You’d expect environmental groups, social activists and anti-car lobbies to promote measures that raise the costs of highways. But opposition to the highway lobby’s free ride also comes from the libertarian Cato Institute, a Washington-based organization that strongly promotes the free enterprise system and holds no distaste for the private automobile. In an exhaustive scholarly work by Robert L. Bradley entitled Oil, Gas, and Government, Cato documents the U.S. road lobby’s relentless role in seeing to the overbuilding of the U.S. highway system. Fifty years ago, organizations such as the American Automobile Association, trucking associations, the Asphalt Institute, the American Concrete Paving Association and the Big Three automakers banded together to promote “scientifically based, tax-free road building.” Their massive lobbying campaign in the 1950s swayed Congress to fund the largest public works program in U.S. history, 41,000 miles of interstate highway. To obtain congressional support, the highway system passed through 406 of the 435 congressional districts.
Free roads had high costs. “With full road pricing, transportation would have shifted to mass transit and other modes such as trains and airplanes. With fewer vehicles, particularly passenger cars, less lead, carbon monoxide and ozone-producing hydrocarbon pollution would have occurred. This would have improved air quality, particularly in major urban areas … With greater transportation economies, motor-fuel prices could also have been lower for vehicle owners and for consumers across the energy spectrum,” concludes Mr. Bradley.

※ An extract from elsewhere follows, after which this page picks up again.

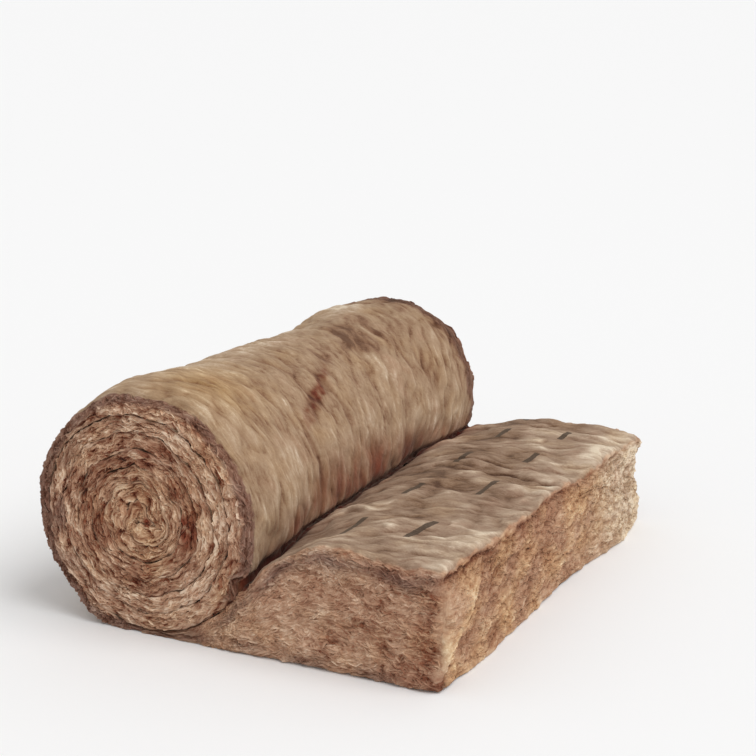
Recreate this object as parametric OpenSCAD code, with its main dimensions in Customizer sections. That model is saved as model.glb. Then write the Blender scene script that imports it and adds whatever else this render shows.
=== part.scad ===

The free road movement in the U.S. in the 1950s arose just in time to squelch a major threat: the toll road movement, whose popularity alarmed the U.S. Public Road Administration and other government officials committed to conventional roads. After the Pennsylvania Turnpike and the Maine Turnpike proved popular with the driving public in the 1940s, pay roads swept the United States in the 1950s, with 2,500 miles built in 16 states. The trend then spread north to Quebec. The free road lobby’s success sent our transportation system on a detour that has lasted half a century.
Toll roads are now back — many are on the drawing boards in Canada and the United States. And so is the free road lobby.